Further, I want to point out that as a ground lease company, SAFE does not need to allocate as much G&A to property management/maintenance as most REITs. It is a passive investment vehicle.
Thus, the $46 million dollar projected internalized annual G&A strikes me as egregiously high.
While it is probably clear that I am quite bearish on SAFE, I do like ground lease assets. The structure of ground leases is such that the revenues are quite secure and there is the potential for upside in the form of assuming ownership of the properties built on the ground.
As land assets, ground leases do not depreciate like other forms of real estate. I think SAFE neither overpaid nor got a better-than-market deal on their ground leases. As such, I suspect the asset value is approximately equal to book value (what was paid for the assets).
So while SAFE is drastically overvalued relative to its negative or weak cash flows depending on the period, it is only moderately overvalued relative to its assets. $5.54 billion in assets is 87% of the $6.359B liabilities plus market capitalization.

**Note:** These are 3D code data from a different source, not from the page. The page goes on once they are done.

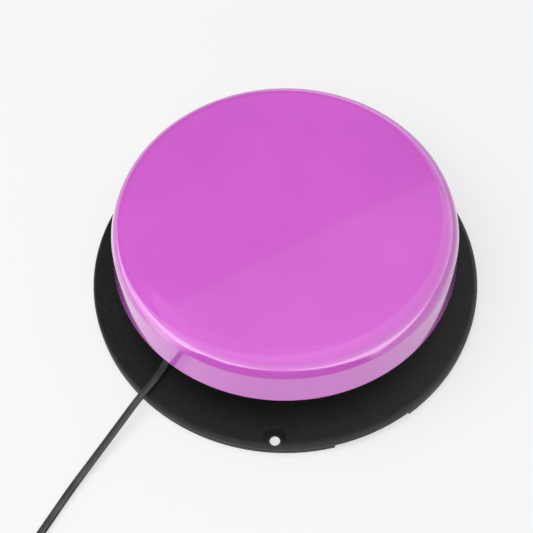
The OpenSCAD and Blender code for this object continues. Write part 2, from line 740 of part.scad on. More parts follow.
// Outer shape of the neat round coil that holds most of the cord
module cord_coil() {
    color([0.14, 0.14, 0.145]) translate(coil_centre) rotate_extrude()
        polygon(bevelled_box(coil_r - coil_half, coil_r + coil_half, coil_z, coil_top, 0.8));
}

// Strap around the coil, with its square lock
module cable_tie() {
    x0 = coil_r - coil_half - tie_gap;
    x1 = coil_r + coil_half + tie_gap;
    z1 = coil_top + tie_gap;
    lock = 3.4;
    color([0.12, 0.12, 0.125]) translate(coil_centre) rotate(tie_angle) {
        rotate_extrude(angle = tie_sweep) difference() {
            translate([x0 - tie_t, 0]) square([x1 - x0 + 2 * tie_t, z1 + tie_t]);
            translate([x0, tie_t - tie_gap]) square([x1 - x0, z1 - tie_t + tie_gap]);
        }
        rotate(tie_sweep / 2) translate([x1 + tie_t / 2, -lock / 2, 2])
            cube([lock - 1, lock, lock]);
    }
}

module cord_end() {
    color([0.14, 0.14, 0.145]) swept_bar(smooth_route(end_route, 2), cord_d, 8);
}

// Round piece of the plug, drawn with its profile along +X from the end of the cord
module plug_piece(profile) {
    translate(plug_axis) rotate([0, 90, 0]) rotate_extrude() polygon(profile);
}

grip_x = tail_l;
collar_x = grip_x + grip_l;
contact_x = collar_x + collar_l;
ring_x = contact_x + sleeve_contact_l;
tip_x = ring_x + ring_l;
plug_end = tip_x + tip_l;

// Flexible tail with four grooves
module plug_tail() {
    grooves = [for (i = [0:3]) let (x = 1.6 + i * (tail_l - 3) / 3.6) [x, x + 0.9]];
    slope = (tail_d / 2 - cord_r - 0.5) / tail_l;
    outer = function (x) cord_r + 0.5 + slope * x;
    color([0.13, 0.13, 0.135]) plug_piece(concat(
        [[0, 0], [outer(0), 0]],
        [for (g = grooves) each [[outer(g[0]), g[0]], [outer(g[0]) - 0.35, g[0]],
            [outer(g[1]) - 0.35, g[1]], [outer(g[1]), g[1]]]],
        [[outer(tail_l), tail_l], [0, tail_l]]
    ));
}

module plug_grip() {
    r = grip_d / 2;
    color([0.12, 0.12, 0.125]) plug_piece([
        [0, grip_x], [tail_d / 2, grip_x], [r - 0.6, grip_x + 2.5], [r, grip_x + 4.5],
        [r, grip_x + 7], [r - 0.5, grip_x + 9], [r - 0.5, collar_x - 4], [r, collar_x - 2.5],
        [r, collar_x - 0.6], [r - 0.6, collar_x], [0, collar_x]
    ]);
}

module plug_sleeve() {
    color([0.8, 0.8, 0.8]) plug_piece([
        [neck_d / 2 + 0.3, collar_x], [collar_d / 2, collar_x],
        [collar_d / 2, contact_x - 0.2], [collar_d / 2 - 0.2, contact_x],
        [contact_d / 2, contact_x], [contact_d / 2, ring_x], [neck_d / 2 + 0.3, ring_x]
    ]);
}

module plug_ring() {
    color([0.06, 0.06, 0.06]) plug_piece([
        [neck_d / 2, collar_x], [neck_d / 2 + 0.28, collar_x], [neck_d / 2 + 0.28, ring_x],
        [contact_d / 2, ring_x], [contact_d / 2, tip_x], [neck_d / 2, tip_x]
    ]);
}

module plug_tip() {
    r = contact_d / 2;
    n = neck_d / 2 - 0.02;
    color([0.8, 0.8, 0.8]) plug_piece([
        [0, collar_x], [n, collar_x], [n, tip_x], [r, tip_x], [r, tip_x + 0.3],
        [r - 0.45, tip_x + 1], [r, tip_x + 1.7], [r - 0.2, tip_x + 2.3],
        [r - 1, plug_end - 0.3], [r - 1.3, plug_end], [0, plug_end]
    ]);
}

cap();
base_shell();
bottom_plate();
rubber_feet();
plate_screws();
return_spring_rear();
return_spring_left();
return_spring_right();
stop_pads();
retaining_washers();
retaining_screws();
switch_case();
switch_lever();
lever_pin();
switch_plunger();
switch_terminals();
switch_screws();
lead_common();
lead_open();
cord_grommet();
cord_clamp();
clamp_screws();
cord();
cord_coil();
cable_tie();
cord_end();
plug_tail();
plug_grip();
plug_sleeve();
plug_ring();
plug_tip();
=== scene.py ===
"""The look of a large round press switch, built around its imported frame.

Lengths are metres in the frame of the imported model. Sizes that follow the part's source
are written in millimetres and multiplied by MM.
"""

import math

import bmesh
import bpy
from mathutils import Matrix, Vector


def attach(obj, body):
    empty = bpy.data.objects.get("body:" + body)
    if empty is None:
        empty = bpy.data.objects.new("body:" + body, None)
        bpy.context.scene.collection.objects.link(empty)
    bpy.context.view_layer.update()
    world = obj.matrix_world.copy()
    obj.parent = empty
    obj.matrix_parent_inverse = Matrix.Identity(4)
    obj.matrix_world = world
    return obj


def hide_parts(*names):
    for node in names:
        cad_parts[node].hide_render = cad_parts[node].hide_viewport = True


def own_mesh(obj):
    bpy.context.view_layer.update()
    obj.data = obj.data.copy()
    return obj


bl_info = {
    "name": "Large round press switch",
    "version": (1, 0, 0),
    "blender": (4, 5, 0),
    "location": "3D Viewport > Sidebar > Press Switch",
    "description": "Dresses the packed frame of a large round press switch",
    "category": "Add Mesh",
}

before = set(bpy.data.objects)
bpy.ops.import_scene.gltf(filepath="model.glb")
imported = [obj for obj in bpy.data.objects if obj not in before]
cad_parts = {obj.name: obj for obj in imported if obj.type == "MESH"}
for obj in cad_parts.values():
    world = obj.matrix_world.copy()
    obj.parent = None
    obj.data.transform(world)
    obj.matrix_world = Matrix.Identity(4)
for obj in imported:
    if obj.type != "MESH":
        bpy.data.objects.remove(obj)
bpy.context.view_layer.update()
MM = 0.001
MERGE_DISTANCE = 1e-6
WHITE = (1.0, 1.0, 1.0, 1.0)

# Heights above the surface that the switch stands on
PLATE_Z = 0.5 * MM
WASHER_Z = 16.7 * MM
RIM_Z = 21.2 * MM
DECK_TOP = 28.8 * MM
SPRING_SEAT = 36.8 * MM

# The circles that posts and stops stand on, and their angles in degrees
POST_CIRCLE = 30 * MM
POST_ANGLES = {"rear": 90, "left": 210, "right": 330}
STOP_CIRCLE = 40 * MM
STOP_ANGLES = (30, 150, 270)

# Where the cord leaves the housing
OUTLET_ANGLE = math.radians(-134)
OUTLET_R = 51.1 * MM
OUTLET_Z = 9 * MM

# The camera, fitted to the outlines of the base and the cap in the photograph
PHOTO_WIDTH_PX = 533.0
FOCAL_LENGTH_PX = 900.0
SENSOR_WIDTH_MM = 36.0
CAMERA_DISTANCE = 0.34543
CAMERA_HEIGHT = math.radians(58.274)
CAMERA_TURN = math.radians(2.948)
CAMERA_PAN = math.radians(1.1475)
CAMERA_TILT = math.radians(0.3744)
CAMERA_ROLL = math.radians(-0.1872)


# ---- shapes ----

def polar(radius, angle, z=0.0):
    """A point at a radius and an angle in radians, at height z."""
    return Vector((radius * math.cos(angle), radius * math.sin(angle), z))


def in_mm(*profile):
    """The points of a profile that is written in millimetres."""
    return [(r * MM, z * MM) for r, z in profile]


def arc(x, z, radius, start, end, steps):
    """Points of an arc in a profile, with angles in degrees."""
    angles = [math.radians(start + (end - start) * i / steps) for i in range(steps + 1)]
    return [(x + radius * math.cos(a), z + radius * math.sin(a)) for a in angles]


def turned(profile, segments, ring=False, place=None):
    """Vertices and faces of a turned body. A profile point on the axis becomes one pole."""
    points, rows = [], []
    for r, z in profile:
        if r < MERGE_DISTANCE:
            rows.append([len(points)])
            points.append(Vector((0, 0, z)))
        else:
            rows.append(range(len(points), len(points) + segments))
            points += [polar(r, math.tau * i / segments, z) for i in range(segments)]
    faces = []
    following = rows[1:] + (rows[:1] if ring else [])
    for low, high in zip(rows, following):
        for i in range(segments):
            k = (i + 1) % segments
            corners = [low[i % len(low)], low[k % len(low)],
                       high[k % len(high)], high[i % len(high)]]
            face = list(dict.fromkeys(corners))
            if len(face) > 2:
                faces.append(face)
    if place is not None:
        points = [place @ p for p in points]
    return points, faces


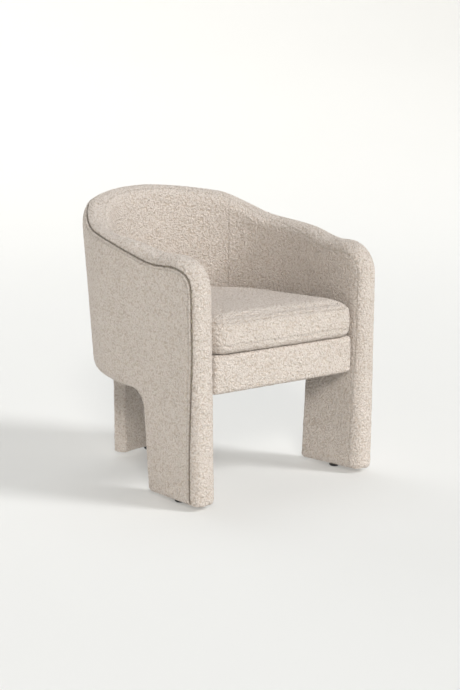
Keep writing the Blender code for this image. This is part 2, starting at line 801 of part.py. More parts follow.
def build_rear_leg():
    """Cloth sock, foam wrap and timber post of the rear leg, held by two dowels."""
    cover = rear_leg_solid("cover_rear_leg", 0.0, REAR_HALF)
    cut(cover, rear_leg_solid("room_in_rear_cover", CLOTH, REAR_HALF - CLOTH))
    foam = rear_leg_solid("foam_rear_leg", CLOTH + GAP, REAR_HALF - CLOTH - GAP)
    room = POST_INSET - 0.0008
    cut(foam, rear_leg_solid("room_in_rear_foam", room, REAR_HALF - room))
    post = rear_leg_solid("rear_leg_post", POST_INSET, REAR_HALF - POST_INSET)
    finish(cover, CREAM, 0.95, sheen=0.4)
    finish(foam, FOAM)
    finish(post, PINE, 0.6)
    depth = sum(PANEL_DEPTHS) / 2
    for word, s in (("right", DOWEL_S), ("left", -DOWEL_S)):
        top = wall_point(s, SHELL_Z + SHELL_EDGE, depth)
        foot = Vector((top.x, top.y, 0.0))
        finish(turned("rear_dowel_" + word, DOWEL, foot, steps=12), PINE, 0.6)
        bore = turned("bore_dowel_" + word, DOWEL_HOLE, foot, steps=12)
        for name in ("cover_rear_leg", "foam_rear_leg", "rear_leg_post", "cover_outside",
                     "wadding_outside_back", "foam_inside_back", "frame_back"):
            cut(bpy.data.objects[name], bore)
    middle = upright_point(0.0, 0.0, sum(REAR_DEPTHS) / 2)
    build_glide("rear", Vector((middle.x, middle.y, 0.0)),
                ("cover_rear_leg", "foam_rear_leg", "rear_leg_post"))


def build_seat_box():
    """The sprung seat between the arms: rails, straps, pad, dust cloth and padded front rail."""
    wide = BOX_HALF - BOX_PLAY
    back = RAIL_BACK
    z0, z1 = RAIL_Z
    board = BOX_HALF - CLOTH - GAP
    front = block("seat_rail_front", (-board, back - RAIL_T, z0 - RAIL_DROP), (board, back, z1))
    finish(front, PINE, 0.6, smooth=False)
    for word, side in (("right", 1), ("left", -1)):
        edge = sorted((side * (wide - RAIL_T), side * wide))
        rail = block("seat_rail_" + word, (edge[0], back + GAP, z0), (edge[1], PLAN_Y - GAP, z1))
        finish(rail, PINE, 0.6, smooth=False)
    rear = arc_band("seat_rail_rear", wide - RAIL_T, wide, math.pi / 2, -math.pi / 2, z0, z1, 18)
    finish(rear, BIRCH, 0.6, smooth=False)
    build_front_rail_padding(back - RAIL_T)
    inside = wide - RAIL_T / 2
    for i, x in enumerate(STRAP_LONG_X):
        reach = PLAN_Y + math.sqrt(inside ** 2 - (abs(x) + STRAP_W / 2) ** 2)
        low, high = z1 + LONG_LIFT, z1 + LONG_LIFT + STRAP_T
        strap = block("strap_long_%d" % (i + 1), (x - STRAP_W / 2, back - 0.014, low),
                      (x + STRAP_W / 2, reach, high))
        finish(strap, JUTE, 0.9, smooth=False)
    for i, y in enumerate(STRAP_CROSS_Y):
        reach = inside if y < PLAN_Y else math.sqrt(inside ** 2 - (y + STRAP_W / 2 - PLAN_Y) ** 2)
        low, high = z1 + CROSS_LIFT, z1 + CROSS_LIFT + STRAP_T
        strap = block("strap_cross_%d" % (i + 1), (-reach, y - STRAP_W / 2, low),
                      (reach, y + STRAP_W / 2, high))
        finish(strap, JUTE, 0.9, smooth=False)
    pad = prism("deck_pad", d_outline(wide, back + 0.002), z1 + PAD_LIFT, BOX_Z[1])
    finish(pad, CREAM, 0.95, sheen=0.3)
    dust = prism("dust_cloth", d_outline(BOX_HALF - 0.004, back + 0.002), z0 - 0.0014, z0 - 0.0004)
    finish(dust, BLACK, 0.95, smooth=False)
    build_seat_bolts()


def build_front_rail_padding(back):
    """The front rail's foam and the cloth pulled over it, open behind the board."""
    low, high = BOX_Z
    end = back + RAIL_T - GAP
    cover = block("cover_front_rail", (-BOX_HALF, BOX_FRONT, low), (BOX_HALF, end + 0.03, high),
                  RAIL_EDGE)
    room = block("room_in_front_cover", (-BOX_HALF + CLOTH, BOX_FRONT + CLOTH, low + CLOTH),
                 (BOX_HALF - CLOTH, end + 0.06, high - CLOTH), RAIL_EDGE - CLOTH)
    cut(cover, room)
    trim = block("trim_of_front_cover", (-0.3, end, low - 0.05), (0.3, end + 0.05, high + 0.05))
    cut(cover, trim)
    finish(cover, CREAM, 0.95, sheen=0.4)
    edge = CLOTH + GAP
    foam = block("foam_front_rail", (-BOX_HALF + edge, BOX_FRONT + edge, low + edge),
                 (BOX_HALF - edge, back - GAP, high - edge), RAIL_EDGE - edge)
    finish(foam, FOAM)


def build_seat_bolts():
    """Bolts from the side rails through the padded arms into leg blocks and plywood."""
    for word, side in (("right", 1), ("left", -1)):
        for place, y in zip(("front", "rear"), BOLT_Y):
            start = BOX_HALF - BOX_PLAY - RAIL_T
            profile = [(r, side * h) for r, h in BOLT]
            name = "seat_bolt_%s_%s" % (place, word)
            centre = (side * start, y, BOLT_Z)
            finish(turned(name, profile, centre, "X", 14), STEEL, 0.3, 1.0)
            hole = [(r, side * h) for r, h in BOLT_HOLE]
            bore = turned("bore_" + name, hole, centre, "X", 14)
            for target in ("seat_rail_" + word, "cover_inside_arm_" + word,
                           "foam_inside_arm_" + word, "frame_arm_" + word, "leg_block_" + word):
                cut(bpy.data.objects[target], bore)


def cushion_outline(inset, steps=14):
    """Plan of the loose cushion, drawn in by an inset: rounded front corners, round back."""
    half = CUSHION_HALF - inset
    front = CUSHION_FRONT + inset
    r = max(CORNER_CUSHION - inset, 0.010)
    back = CUSHION_BACK_R - inset
    points = []
    for i in range(5):
        a = math.pi / 2 * i / 4
        points.append((half - r + r * math.sin(a), front + r - r * math.cos(a)))
    points.append((half, CUSHION_SIDE_Y))
    for i in range(steps + 1):
        a = math.pi / 2 - math.pi * i / steps
        points.append((half * math.sin(a), PLAN_Y + back * math.cos(a)))
    points.append((-half, CUSHION_SIDE_Y))
    for i in range(4, -1, -1):
        a = math.pi / 2 * i / 4
        points.append((-half + r - r * math.sin(a), front + r - r * math.cos(a)))
    return points


def cushion_solid(name, inset):
    """The cushion's body at this depth under its cloth: rounded edges and a crowned top."""
    low, high = CUSHION_Z[0] + inset, CUSHION_Z[1] - inset
    soft = CUSHION_SIDE - inset
    rings = [(0.06, low), (soft, low), (soft * 0.3, low + soft * 0.25), (0.0, low + soft)]
    rings += [(0.0, high - soft), (soft * 0.3, high - soft * 0.25), (soft, high + 0.001)]
    rings.append((0.09, high + CUSHION_CROWN * 0.75))
    points = []
    for back, z in rings:
        points += [(x, y, z) for x, y in cushion_outline(inset + back)]
    count = len(cushion_outline(0.0))
    faces = [tuple(range(count))]
    for k in range(len(rings) - 1):
        for i in range(count):
            j = (i + 1) % count
            faces.append((k * count + i, k * count + j, (k + 1) * count + j, (k + 1) * count + i))
    last = (len(rings) - 1) * count
    points.append((0.0, PLAN_Y - 0.03, high + CUSHION_CROWN))
    for i in range(count):
        faces.append((last + i, last + (i + 1) % count, len(points) - 1))
    return solid(name, points, faces)


def build_cushion():
    """Loose cushion: sewn cover with a zip at the back, and its foam core."""
    cover = cushion_solid("cushion_cover", 0.0)
    cut(cover, cushion_solid("room_in_cushion", CLOTH))
    outer, inner = CUSHION_BACK_R + 0.01, CUSHION_BACK_R - 0.0022
    slot = arc_band("zip_slot", inner - 0.006, outer, ZIP_HALF_ANGLE + 0.01, -ZIP_HALF_ANGLE - 0.01,
                    ZIP_Z - ZIP_SLOT_HALF, ZIP_Z + ZIP_SLOT_HALF, 16)
    cut(cover, slot)
    finish(cover, CREAM, 0.95, sheen=0.4)
    finish(cushion_solid("cushion_foam", CLOTH + 0.0022), FOAM)
    tape_in, tape_out = [CUSHION_BACK_R - depth for depth in TAPE_DEPTHS]
    tape = arc_band("zip_tape", tape_in, tape_out, ZIP_HALF_ANGLE, -ZIP_HALF_ANGLE,
                    ZIP_Z - TAPE_HALF, ZIP_Z + TAPE_HALF, 16)
    finish(tape, CREAM, 0.8, smooth=False)


def build_zip():
    """Slider and pull tab. Each has its origin on the axis it turns about."""
    turn = ZIP_HALF_ANGLE - 0.04
    near = CUSHION_BACK_R + 0.0003
    slider = arc_band("zip_slider", near, near + SLIDER_T, turn - SLIDER_TURN, turn + SLIDER_TURN,
                      ZIP_Z - SLIDER_HALF, ZIP_Z + SLIDER_HALF, 2)
    add_bevel(slider, 0.0006, 2)
    finish(slider, STEEL, 0.3, 1.0)
    set_origin(slider, (0.0, PLAN_Y, ZIP_Z))
    radius = near + SLIDER_T + 0.0009
    pivot = Vector((radius * math.sin(turn), PLAN_Y + radius * math.cos(turn), ZIP_Z + 0.003))
    along = Vector((math.cos(turn), -math.sin(turn), 0.0))
    out = Vector((math.sin(turn), math.cos(turn), 0.0))
    points = []
    for u in (-PULL_HALF, PULL_HALF):
        for v in (-PULL_T, PULL_T):
            for w in PULL_ENDS:
                points.append(pivot + along * u + out * v + Vector((0, 0, w)))
    faces = [(0, 1, 3, 2), (4, 6, 7, 5), (0, 4, 5, 1), (2, 3, 7, 6), (0, 2, 6, 4), (1, 5, 7, 3)]
    tab = solid("zip_pull", points, faces)
    add_bevel(tab, 0.0003, 1)
    finish(tab, STEEL, 0.3, 1.0)
    set_origin(tab, pivot)


def set_origin(obj, place):
    """Moves the object's origin onto its joint axis, with the shape where it was."""
    place = Vector(place)
    for vertex in obj.data.vertices:
        vertex.co = vertex.co - place
    obj.location = place


def main():
    clear_scene()
    build_wall()
    build_front_legs()
    build_rear_leg()
    build_seat_box()
    build_cushion()
    build_zip()


main()
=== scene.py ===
"""Looks of the upholstered barrel armchair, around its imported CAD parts.

Metres, +Z up, the chair faces -Y. The padded wall (back, arms and front legs) is laid out flat as
(s, z): s runs round the plan from the centre of the back, and depth runs inwards from the outer
skin, as in the CAD. Its skins are built on that map, then cut apart at their seams.
"""

import math
from collections import namedtuple

import bmesh
import bpy
import numpy as np
from mathutils import Matrix, Vector
from mathutils.geometry import delaunay_2d_cdt


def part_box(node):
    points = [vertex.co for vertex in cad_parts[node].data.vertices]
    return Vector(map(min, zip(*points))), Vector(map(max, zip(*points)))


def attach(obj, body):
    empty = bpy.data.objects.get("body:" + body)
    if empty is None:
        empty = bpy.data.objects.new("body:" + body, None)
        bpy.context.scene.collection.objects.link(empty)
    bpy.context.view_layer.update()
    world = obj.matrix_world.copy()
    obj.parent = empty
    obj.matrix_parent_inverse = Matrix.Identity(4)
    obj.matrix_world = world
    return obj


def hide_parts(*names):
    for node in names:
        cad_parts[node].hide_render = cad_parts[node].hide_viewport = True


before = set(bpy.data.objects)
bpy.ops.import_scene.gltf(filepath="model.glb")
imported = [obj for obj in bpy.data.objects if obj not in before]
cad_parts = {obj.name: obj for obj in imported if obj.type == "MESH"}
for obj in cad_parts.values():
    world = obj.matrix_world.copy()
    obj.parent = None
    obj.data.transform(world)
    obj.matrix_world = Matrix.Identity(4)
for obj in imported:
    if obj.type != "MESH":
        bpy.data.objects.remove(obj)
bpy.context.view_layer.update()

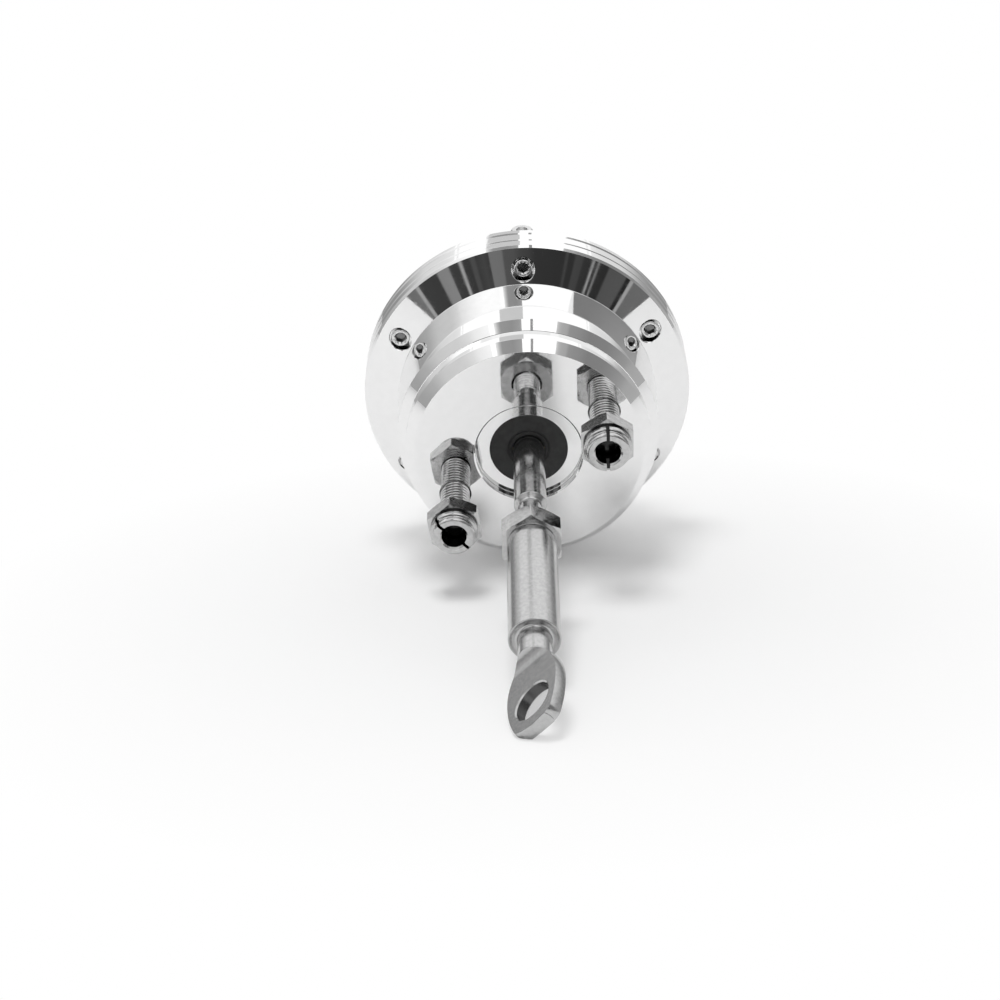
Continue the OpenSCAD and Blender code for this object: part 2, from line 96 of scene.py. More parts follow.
class Body(Enum):
    """The bodies that the pieces ride on."""

    CANISTER = "canister"
    ROD = "rod"
    JAM_NUT = "jam_nut"
    ROD_END = "rod_end"
    LOCK_NUT_RIGHT = "lock_nut_right"
    LOCK_NUT_LEFT = "lock_nut_left"


class Slot(Enum):
    """The record's material slots."""

    POLISHED = "polished_aluminium"
    MACHINED = "machined_aluminium"
    GROUND = "ground_steel"
    SATIN = "satin_steel"
    PLATED = "plated_steel"
    SCREW = "screw_steel"
    SPRING = "spring_steel"
    BRONZE = "bronze"
    RUBBER = "black_rubber"


class Strip(NamedTuple):
    """A smooth run of an outline: points in two dimensions and the outward normal at each."""

    points: Array
    normals: Array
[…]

The challenge for shareholders, and why I think SAFE's market price will drop substantially is that the assets are essentially encumbered by expensive management that is absorbing most of the cash flows leaving minimal return for shareholders. Even the paltry dividend is not being covered by cash flows.
With the minimal cash flows, I see fair value at under $20 as that is the market price at which it could become viable for an outside entity to take it over and put it in a much leaner overhead shell.
Beyond the normal risks to shorting such as the asymmetric risk inherent to any short position, I think the main risk to shorting SAFE is that it is somewhat susceptible to a short squeeze.
It has 11.34% short interest which is already somewhat elevated, but that is made even worse by the limited float. Most of the outstanding SAFE shares are owned by either STAR or management making the float quite small.
Small float with high short interest makes it ripe for a short squeeze. As such, it may be wise to keep the position size small and watch it like a hawk.